In fact, the first image we see of the young Henry (Christopher Serrone) is of his eye, an indicator that the story is going to be told from his point of view, although Scorsese doesn’t strictly stick to his perspective as things go on. The camera is unbound in Goodfellas, and not only when it comes to celebrated set pieces like Henry and Karen’s nightclub outing. It also zooms and tracks endlessly through the extended scene-setting adolescent overture that is at once Goodfellas’ least obviously iconic and perhaps most phenomenally accomplished section. In setup after setup, the camera moves to meet its subjects head-on, sometimes swiftly, sometimes languorously. Our vision is always being led, whether it’s to see the same things that Henry does—like the imperious detachment of Roman-monikered neighborhood boss Paul Cicero (Paul Sorvino)—or the forces gathering around him. One indelible throwaway: a short pan up from Henry’s face as he strains to see over the steering wheel of the Cadillac he’s being paid to park, catching a gaggle of local girls watching desirously through a chain-link fence.
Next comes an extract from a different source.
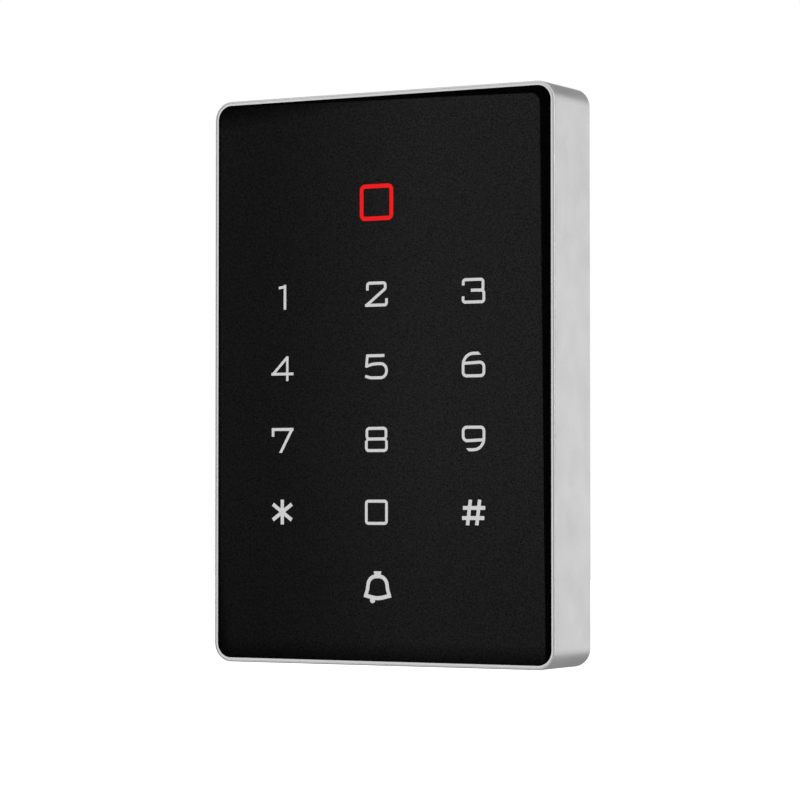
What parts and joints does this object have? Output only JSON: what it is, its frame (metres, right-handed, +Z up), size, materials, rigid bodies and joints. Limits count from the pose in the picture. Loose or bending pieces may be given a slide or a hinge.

Much has already been written about the insidious storytelling strategy of Goodfellas, which is to frame Henry’s systematic initiation and indoctrination into the underworld as a seduction—one that gradually wears down our defenses as well. The obvious precedent in Scorsese’s filmography for such tactics is Taxi Driver, with its confessional tone and swirlingly subjective point of view, except that nobody (except maybe John Hinckley Jr.) could have looked at Travis Bickle’s life and wanted a piece of it. Whatever Robert De Niro’s elemental appeal, the character was a case study, not a mirror image (except maybe of Paul Schrader).
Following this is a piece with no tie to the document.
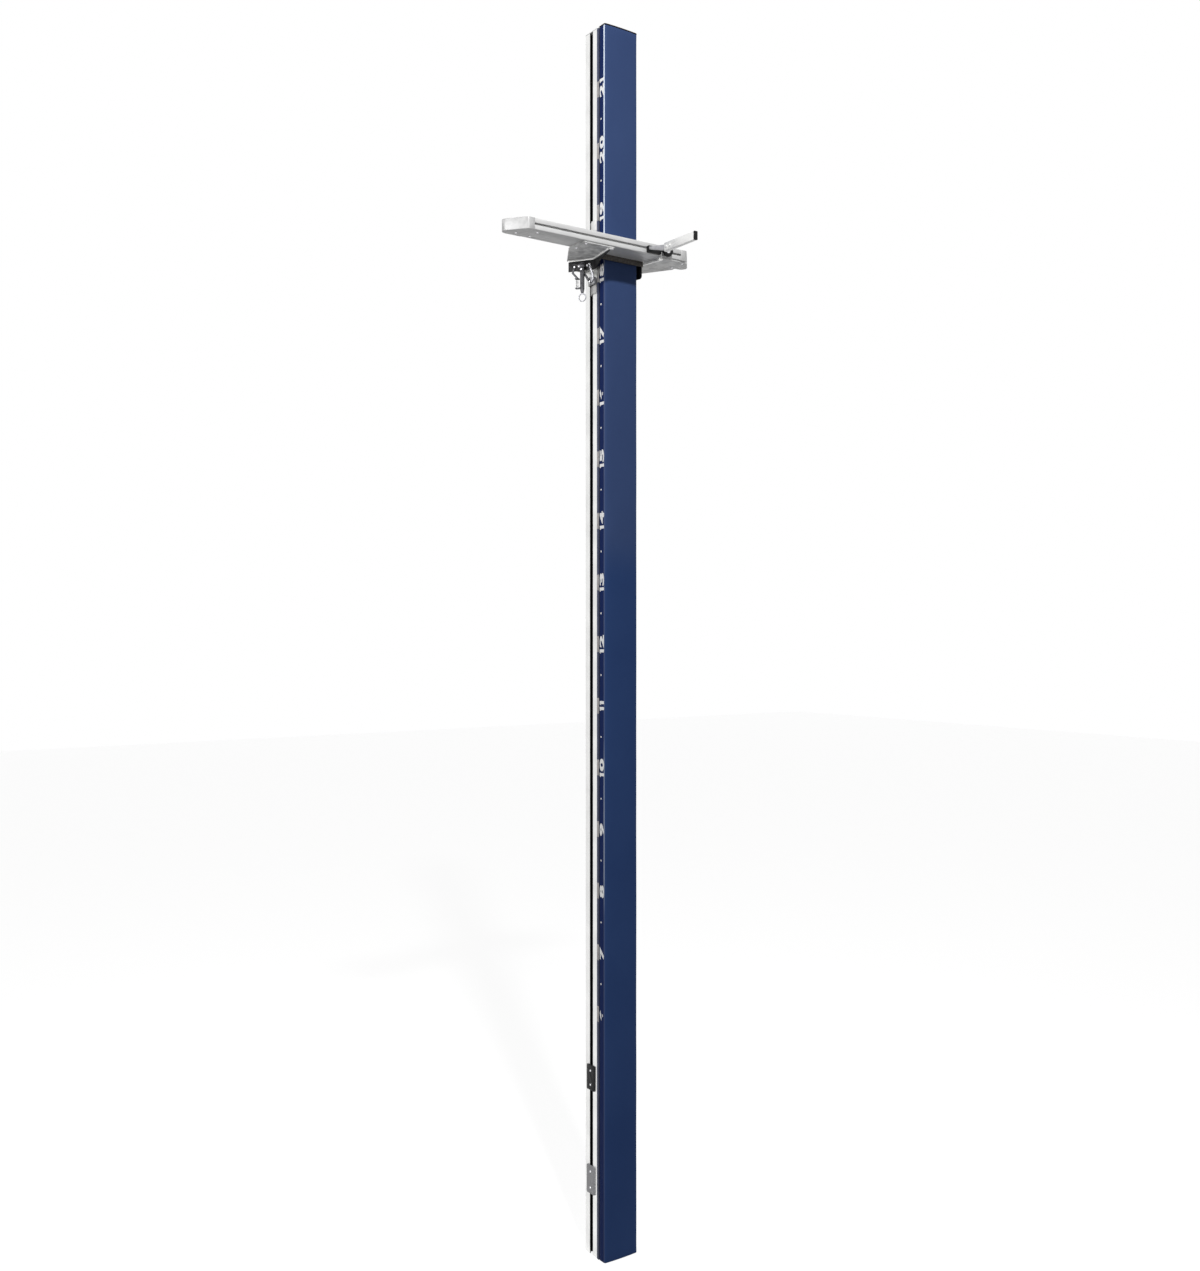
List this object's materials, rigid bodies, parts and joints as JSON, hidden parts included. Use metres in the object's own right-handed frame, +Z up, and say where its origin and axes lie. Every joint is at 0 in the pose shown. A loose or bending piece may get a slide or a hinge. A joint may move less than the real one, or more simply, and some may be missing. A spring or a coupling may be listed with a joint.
{
  "type": "pole vault standard",
  "caption": "Tall padded T-slot upright with a self-locking sliding carriage, a cross arm on two wing brackets and a sliding peg arm for the crossbar.",
  "frame": {"origin": "centre of the upright extrusion at its bottom end", "axes": "+Z up along the upright, +X along the pad wide face and the cross arm, -Y the side that the pad and the peg arm face"},
  "size_m": [1.079, 0.6893, 6.096],
  "materials": {
    "extrusion_aluminium": "mill finish, brushed along its length",
    "cast_bright": "smooth bright casting",
    "cast_aluminium": "mottled grey casting",
    "zinc_steel": "bright zinc",
    "black_paint": "satin black powder coat",
    "black_plastic": "fine grained",
    "white_plastic": "smooth slippery plastic",
    "navy_vinyl": "navy coated vinyl cloth, slight gloss",
    "dark_binding": "woven dark binding",
    "pad_foam": "open foam under the cover",
    "backer_board": "plain rigid board",
    "hook_tape": "woven hook and loop tape",
    "brake_lining": "dark friction lining"
  },
  "bodies": {
    "standard": {"base_plate_left": "cast_aluminium", "base_plate_left_nut": "zinc_steel", "base_plate_right": "cast_aluminium", "base_plate_right_nut": "zinc_steel", "bottom_plug_left": "black_plastic", "bottom_plug_right": "black_plastic", "pad_backer": "backer_board", "pad_core": "pad_foam", "pad_cover": "navy_vinyl", "pad_tape_left": "hook_tape", "pad_tape_right": "hook_tape", "pad_top_binding": "dark_binding", "stop_plate_left": "black_plastic", "stop_plate_left_nut": "zinc_steel", "stop_plate_right": "black_plastic", "stop_plate_right_nut": "zinc_steel", "top_cap": "white_plastic", "upright_extrusion": "extrusion_aluminium"},
    "carriage": {"anchor_screw": "zinc_steel", "arm_end_cap_left": "cast_bright", "arm_end_cap_right": "cast_bright", "cross_arm": "extrusion_aluminium", "front_strap": "zinc_steel", "glide_lower_left": "white_plastic", "glide_lower_right": "white_plastic", "glide_upper_left": "white_plastic", "glide_upper_right": "white_plastic", "guide_screw_front": "zinc_steel", "guide_screw_rear": "zinc_steel", "hanger_pin": "zinc_steel", "knuckle_left": "cast_aluminium", "knuckle_right": "cast_aluminium", "return_spring": "zinc_steel", "rod_guide": "zinc_steel", "side_plate_left": "black_paint", "side_plate_right": "black_paint", "slide_bar_left": "zinc_steel", "slide_bar_right": "zinc_steel", "spring_anchor": "zinc_steel", "wing_bracket_left": "cast_aluminium", "wing_bracket_right": "cast_aluminium", "wing_screw_left": "zinc_steel", "wing_screw_right": "zinc_steel"},
    "pull_rod_body": {"pull_rod": "zinc_steel", "pull_ring": "zinc_steel", "link_pin": "zinc_steel"},
    "brake_link_body": {"brake_link": "zinc_steel"},
    "brake_hanger_body": {"brake_hanger": "zinc_steel", "shoe_pin": "zinc_steel", "brake_shoe": "cast_aluminium", "brake_pad": "brake_lining"},
    "peg_body": {"slide_block": "black_plastic", "slide_nut": "zinc_steel", "peg_plate": "cast_aluminium", "peg_tube": "extrusion_aluminium", "peg_tip": "black_plastic", "knob_washer": "zinc_steel"},
    "knob_body": {"knob_stud": "zinc_steel", "clamp_knob": "black_plastic"}
  },
  "joints": [
    {"name": "carriage_slide", "type": "slide", "parent": "standard", "child": "carriage", "axis": [0, 0, 1], "range_m": [-3.83, 0.88]},
    {"name": "rod_pull", "type": "slide", "parent": "carriage", "child": "pull_rod_body", "axis": [0, 0, 1], "range_m": [-0.004, 0], "stiffness_N_per_m": 1500, "springref_m": 0.004, "deforming": ["return_spring"]},
    {"name": "link_turn", "type": "hinge", "parent": "pull_rod_body", "child": "brake_link_body", "pos_m": [-0.16277, -0.00567, 4.898], "axis": [-0.8343, -0.5513, 0], "range_deg": [0, 6.02]},
    {"name": "brake_swing", "type": "hinge", "parent": "carriage", "child": "brake_hanger_body", "pos_m": [-0.13591, -0.03707, 4.921], "axis": [-0.8343, -0.5513, 0], "range_deg": [0, 4.45]},
    {"name": "peg_slide", "type": "slide", "parent": "carriage", "child": "peg_body", "axis": [1, 0, 0], "range_m": [-0.63, 0.06]},
    {"name": "knob_turn", "type": "hinge", "parent": "peg_body", "child": "knob_body", "pos_m": [0.166, -0.2569, 4.981], "axis": [0, -1, 0], "range_deg": [0, 540]}
  ],
  "couplings": [
    {"joint": "link_turn", "follows": "rod_pull", "rad_per_m": -23.637},
    {"joint": "brake_swing", "follows": "rod_pull", "rad_per_m": -16.8}
  ]
}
But Henry Hill isn’t a crank or (obvious) sociopath; he’s a covetous kid who seems impressed by the gentlemanly ethics, such as they are, of the made guys living on his block. The combination of young Serrone’s clean-scrubbed handsomeness and our general susceptibility to tropes of coming-of-age-movies—a genre that Scorsese exploits ruthlessly while riffing more explicitly on gangster pictures—has the effect of convincing us that this is a character less trapped inside his head than just slightly in over it. The sequence in which Henry beats his first rap and is rewarded for it by a hallway full of glad-handing, backslapping goombahs is brief but exhilarating; after largely isolating his protagonist in the frame in the early scenes, Scorsese shows him literally surrounded by his idols, swallowed up in a sea of humanity topped off with a triumphant freeze frame. It’s a definitive farewell to childhood and yet, when we next see Henry eight years later in the lanky frame of Ray Liotta, it’s clear he’s still living in that frozen moment where consequences are someone else’s problem.
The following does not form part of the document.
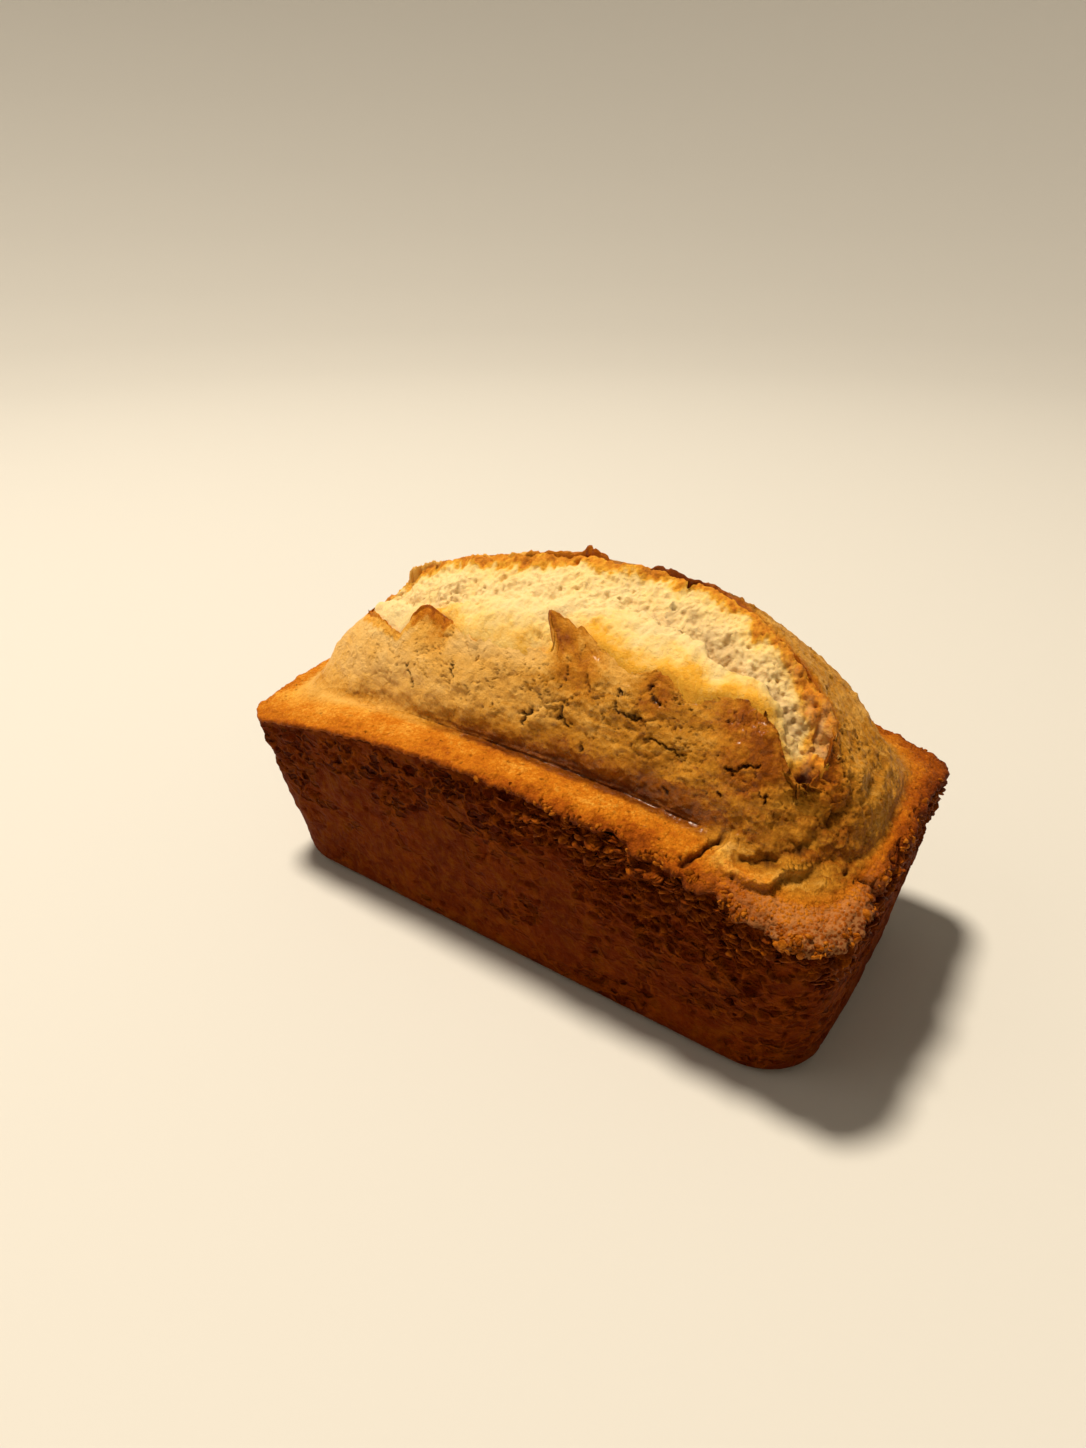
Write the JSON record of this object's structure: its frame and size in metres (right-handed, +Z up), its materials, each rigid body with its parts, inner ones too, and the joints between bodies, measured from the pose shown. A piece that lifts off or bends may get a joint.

If Goodfellas has an acknowledged flaw, it’s that Henry is an uncommonly passive protagonist. Liotta’s acting may seem similarly feeble when matched against the pyrotechnics of Joe Pesci (who won an Oscar as the volatile Tommy) or Robert De Niro’s slyly frightening stone-face, but he’s actually perfect for the part. It may take Henry the whole movie to realize that he’s a shnook, but the viewer is given plenty of cues to this effect via Liotta’s cleverly conceived performance. As long as the adult Henry believes he’s still living in the safely constrained world of his youth—where every act is an exercise in upward mobility—he carries himself with peacock swagger, but his eyes are dull: he has no foresight and no peripheral vision. And as the film heads into the home stretch, his eyes start deceiving him. When he’s a teenager, Henry’s point-of-view shots have an almost hallucinatory clarity; as a coked-out adult, his perceptions are bloodshot.
The extended scorched-earth set piece in which Henry drives around in an insomniac haze trying to facilitate a drug deal while convinced that the feds are on his tail, forms a kind of slant rhyme with the Copacabana scene: one seamless and smooth, the other jagged and frantic; both suffused with music (the Crystals’ “Then He Kissed Me” for one; a medley of the Who, the Rolling Stones and Muddy Waters in the later) and collectively emblematic of the movie’s rise-and-fall bifurcation. It’s a dramatic dynamic at least as old as Hawks’s Scarface but re-energized through the sheer brio of the presentation (even more so than De Palma’s Scarface, which features a far more exciting protagonist and mutates into a confused piece of antihero-worship by the end).
Thus when Goodfellas is seemingly at its most unhinged, it’s actually paying off—and playing off—things that have been carefully nailed into place early on. The episodic plotting and fitful, vivid grotesqueness of certain images (corpses chilled in a freezer or ground in the gears of a garbage truck) mark the film as a picaresque work, but the connective tissue is there, and it’s solid even if it’s not always visible. Goodfellas’ brazen stylistic flourishes proved irresistible to a generation of filmmakers looking to replicate their effects but rarely, if ever, inside such a precisely measured framework. Goodfellas is a movie of weightless sensations—eroticism, terror, jealousy—grounded by nothing more (or less) than good old-fashioned craftsmanship. Make no mistake: Scorsese and his collaborators are in construction.